DATA SHOWN —

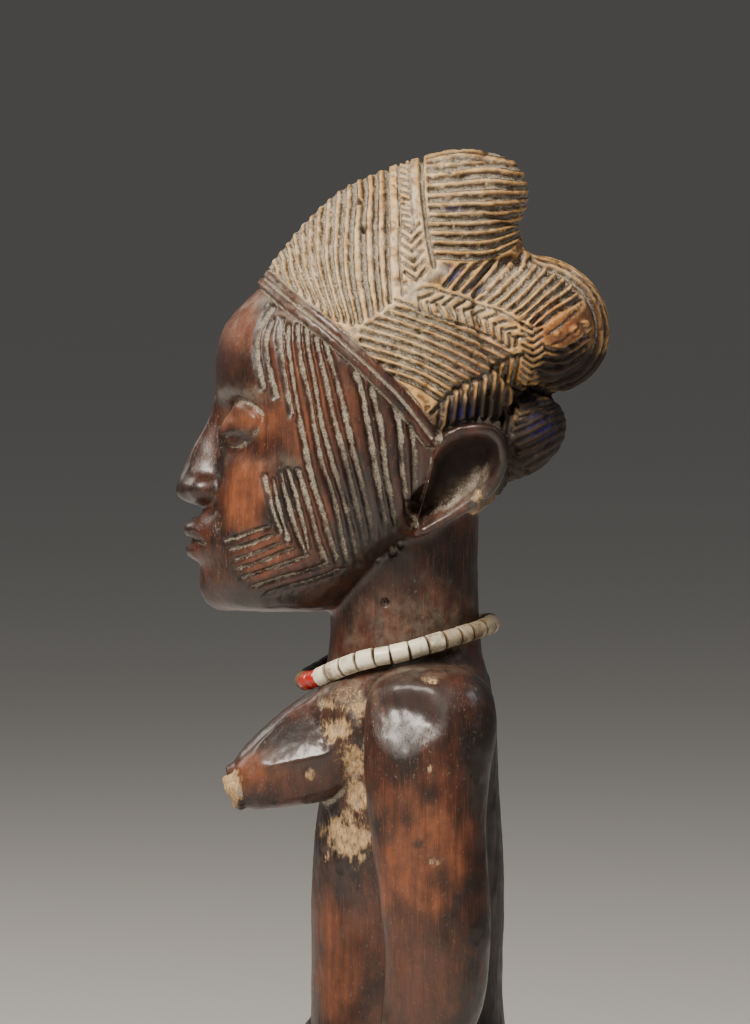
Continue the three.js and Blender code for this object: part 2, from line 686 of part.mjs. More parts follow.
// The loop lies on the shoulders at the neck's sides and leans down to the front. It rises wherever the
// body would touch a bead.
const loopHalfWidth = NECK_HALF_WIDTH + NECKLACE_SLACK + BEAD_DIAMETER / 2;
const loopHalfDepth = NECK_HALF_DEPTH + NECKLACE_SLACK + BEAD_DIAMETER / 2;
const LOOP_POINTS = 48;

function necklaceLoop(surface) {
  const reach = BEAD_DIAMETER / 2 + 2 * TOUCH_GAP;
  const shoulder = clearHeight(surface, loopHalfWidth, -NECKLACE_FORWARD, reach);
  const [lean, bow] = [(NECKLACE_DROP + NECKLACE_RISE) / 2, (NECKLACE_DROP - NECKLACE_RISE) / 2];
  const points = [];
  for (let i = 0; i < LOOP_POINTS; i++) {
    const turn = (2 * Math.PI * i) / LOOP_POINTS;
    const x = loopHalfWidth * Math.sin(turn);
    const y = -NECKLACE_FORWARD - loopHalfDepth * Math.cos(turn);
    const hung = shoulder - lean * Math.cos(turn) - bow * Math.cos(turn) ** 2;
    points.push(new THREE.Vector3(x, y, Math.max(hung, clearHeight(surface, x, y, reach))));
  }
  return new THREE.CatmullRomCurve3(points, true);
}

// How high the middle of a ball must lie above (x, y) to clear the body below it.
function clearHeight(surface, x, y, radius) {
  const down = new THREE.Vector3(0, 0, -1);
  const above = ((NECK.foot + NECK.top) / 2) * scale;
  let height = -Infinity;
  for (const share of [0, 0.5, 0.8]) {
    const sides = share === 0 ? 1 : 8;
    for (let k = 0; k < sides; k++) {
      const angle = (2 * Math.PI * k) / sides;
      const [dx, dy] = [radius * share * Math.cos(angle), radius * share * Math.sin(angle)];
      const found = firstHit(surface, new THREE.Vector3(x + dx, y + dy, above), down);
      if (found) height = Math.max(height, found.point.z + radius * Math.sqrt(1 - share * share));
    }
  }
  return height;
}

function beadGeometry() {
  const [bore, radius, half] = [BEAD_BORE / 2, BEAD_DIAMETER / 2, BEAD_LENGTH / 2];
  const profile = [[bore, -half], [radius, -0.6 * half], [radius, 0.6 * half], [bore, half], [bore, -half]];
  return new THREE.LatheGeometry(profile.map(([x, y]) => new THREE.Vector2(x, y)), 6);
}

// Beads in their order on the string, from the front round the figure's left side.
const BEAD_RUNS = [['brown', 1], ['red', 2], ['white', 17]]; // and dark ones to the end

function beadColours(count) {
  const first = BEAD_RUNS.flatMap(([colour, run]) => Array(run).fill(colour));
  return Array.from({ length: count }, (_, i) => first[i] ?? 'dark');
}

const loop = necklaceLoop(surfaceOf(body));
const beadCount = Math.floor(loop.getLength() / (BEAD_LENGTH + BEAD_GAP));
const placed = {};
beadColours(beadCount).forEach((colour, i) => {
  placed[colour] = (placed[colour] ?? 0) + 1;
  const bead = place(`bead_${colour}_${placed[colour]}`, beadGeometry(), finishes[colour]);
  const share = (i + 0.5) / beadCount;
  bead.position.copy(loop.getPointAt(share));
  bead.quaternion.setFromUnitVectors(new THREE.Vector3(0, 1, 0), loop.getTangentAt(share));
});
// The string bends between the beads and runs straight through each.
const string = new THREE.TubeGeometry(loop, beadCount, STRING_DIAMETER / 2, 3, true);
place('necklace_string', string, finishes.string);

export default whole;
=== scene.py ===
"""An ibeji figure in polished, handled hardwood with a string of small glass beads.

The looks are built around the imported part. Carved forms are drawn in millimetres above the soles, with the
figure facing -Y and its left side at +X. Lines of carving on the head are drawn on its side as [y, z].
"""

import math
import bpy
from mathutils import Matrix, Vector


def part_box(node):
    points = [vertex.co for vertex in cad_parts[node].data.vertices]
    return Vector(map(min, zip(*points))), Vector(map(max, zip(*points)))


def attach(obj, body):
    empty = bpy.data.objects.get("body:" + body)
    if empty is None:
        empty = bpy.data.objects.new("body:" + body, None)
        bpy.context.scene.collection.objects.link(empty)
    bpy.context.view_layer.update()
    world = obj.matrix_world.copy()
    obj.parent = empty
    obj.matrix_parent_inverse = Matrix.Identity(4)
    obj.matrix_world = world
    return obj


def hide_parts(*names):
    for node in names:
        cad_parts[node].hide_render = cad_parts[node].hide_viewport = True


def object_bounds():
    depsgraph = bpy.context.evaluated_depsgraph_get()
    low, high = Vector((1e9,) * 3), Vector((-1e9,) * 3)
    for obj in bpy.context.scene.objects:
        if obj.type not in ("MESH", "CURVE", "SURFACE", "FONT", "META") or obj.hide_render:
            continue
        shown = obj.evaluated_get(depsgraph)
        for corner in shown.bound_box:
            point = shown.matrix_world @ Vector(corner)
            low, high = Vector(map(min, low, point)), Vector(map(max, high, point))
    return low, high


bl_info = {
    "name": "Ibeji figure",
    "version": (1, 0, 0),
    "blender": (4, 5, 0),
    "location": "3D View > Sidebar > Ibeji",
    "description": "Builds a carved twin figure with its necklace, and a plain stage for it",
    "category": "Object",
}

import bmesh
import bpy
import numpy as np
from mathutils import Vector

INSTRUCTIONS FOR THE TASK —
Would you quote everything above from the line containing "figure's left side." down to the line containing "cad_parts[node].hide_render = cad_parts[node].hide_viewport"? Include both of those lines and nothing else.

EXERCISE RESPONSE —
// Beads in their order on the string, from the front round the figure's left side.
const BEAD_RUNS = [['brown', 1], ['red', 2], ['white', 17]]; // and dark ones to the end

function beadColours(count) {
  const first = BEAD_RUNS.flatMap(([colour, run]) => Array(run).fill(colour));
  return Array.from({ length: count }, (_, i) => first[i] ?? 'dark');
}

const loop = necklaceLoop(surfaceOf(body));
const beadCount = Math.floor(loop.getLength() / (BEAD_LENGTH + BEAD_GAP));
const placed = {};
beadColours(beadCount).forEach((colour, i) => {
  placed[colour] = (placed[colour] ?? 0) + 1;
  const bead = place(`bead_${colour}_${placed[colour]}`, beadGeometry(), finishes[colour]);
  const share = (i + 0.5) / beadCount;
  bead.position.copy(loop.getPointAt(share));
  bead.quaternion.setFromUnitVectors(new THREE.Vector3(0, 1, 0), loop.getTangentAt(share));
});
// The string bends between the beads and runs straight through each.
const string = new THREE.TubeGeometry(loop, beadCount, STRING_DIAMETER / 2, 3, true);
place('necklace_string', string, finishes.string);

export default whole;
=== scene.py ===
"""An ibeji figure in polished, handled hardwood with a string of small glass beads.

The looks are built around the imported part. Carved forms are drawn in millimetres above the soles, with the
figure facing -Y and its left side at +X. Lines of carving on the head are drawn on its side as [y, z].
"""

import math
import bpy
from mathutils import Matrix, Vector


def part_box(node):
    points = [vertex.co for vertex in cad_parts[node].data.vertices]
    return Vector(map(min, zip(*points))), Vector(map(max, zip(*points)))


def attach(obj, body):
    empty = bpy.data.objects.get("body:" + body)
    if empty is None:
        empty = bpy.data.objects.new("body:" + body, None)
        bpy.context.scene.collection.objects.link(empty)
    bpy.context.view_layer.update()
    world = obj.matrix_world.copy()
    obj.parent = empty
    obj.matrix_parent_inverse = Matrix.Identity(4)
    obj.matrix_world = world
    return obj


def hide_parts(*names):
    for node in names:
        cad_parts[node].hide_render = cad_parts[node].hide_viewport = True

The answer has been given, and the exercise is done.